Sep. 24th, 2015

cellio: (talmud)
Yesterday at our Yom Kippur beit midrash (afternoon study session, to fill time between services so we can just stay there all day), our new associate rabbi taught sources related to the fast. I'm repeating something I learned there instead of returning to the regular cycle (which is at Nazir 33).

The mishna lists the restrictions on Yom Kippur: we may not eat or drink, wash, anoint, wear (leather) shoes,1 or have intimate relations. Rabbi Elazar says that a king and a bride may wash their faces and a pregnant woman may wear shoes, but the sages forbid these. What are the exact parameters of "may not eat or drink"? Whoever eats food to the size of a large date or drinks a mouthful is guilty. All kinds of food are counted to the size of the date and all liquids are counted to the size of the mouthful -- we're talking totals here, not saying that you can eat up to the size of a date and then do it again if you wait long enough.

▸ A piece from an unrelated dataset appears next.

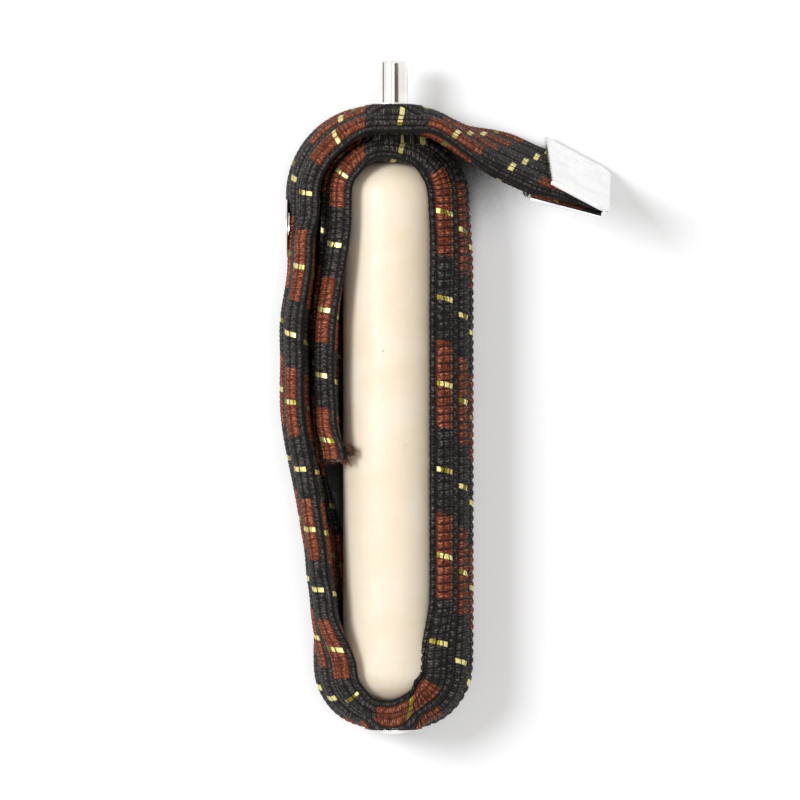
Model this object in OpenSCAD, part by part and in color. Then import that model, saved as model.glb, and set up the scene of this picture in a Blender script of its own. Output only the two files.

The g'mara discusses the "date" measure, looking to other cases where there is a minimum amount of food to count. (Surely the maximum you can eat on a fast day must be less than the minimum needed to count as "eating" for another purpose.) The g'mara talks about how much you need to eat in order to qualify for grace after meals, though the first case that came to my mind was how much matzah you have to eat at the seder to fulfill your obligation. These minimums are the volume of an egg, and there's discussion in the g'mara here about whether a large date is larger or smaller than an egg. I think for this reasoning to work it must be smaller, so we have a continuum from "no food" to "limit for a fast" to "minimum to fulfill a positive food obligation" to "plenty".

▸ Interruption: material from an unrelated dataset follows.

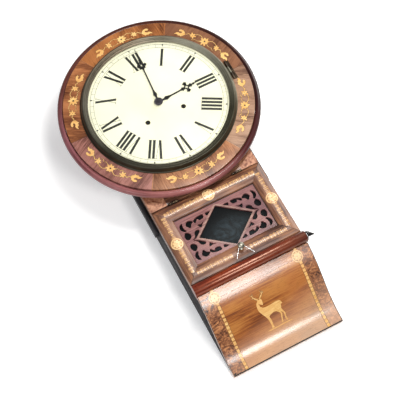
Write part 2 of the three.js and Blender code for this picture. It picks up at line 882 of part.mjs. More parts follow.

Finally, I note that today serious questions are raised about taking pills on Yom Kippur, though a pill is certainly (I hope!) smaller than a date. So these size rules have probably been refined since the talmud. (Also, this is for pills that are in some sense optional, like your daily vitamin or aspirin for your caffeine headache. If it's medically necessary you not only can but must take it regardless of the fast.)

1 The mishna here says "lace on shoes" and doesn't mention leather, though leather is discussed elsewhere in this tractate. Since it says "lace" this raises the question of slip-on shoes; the answer is that all leather shoes are forbidden whether laced, slip-in, sandals, or other, but I don't know where this is resolved.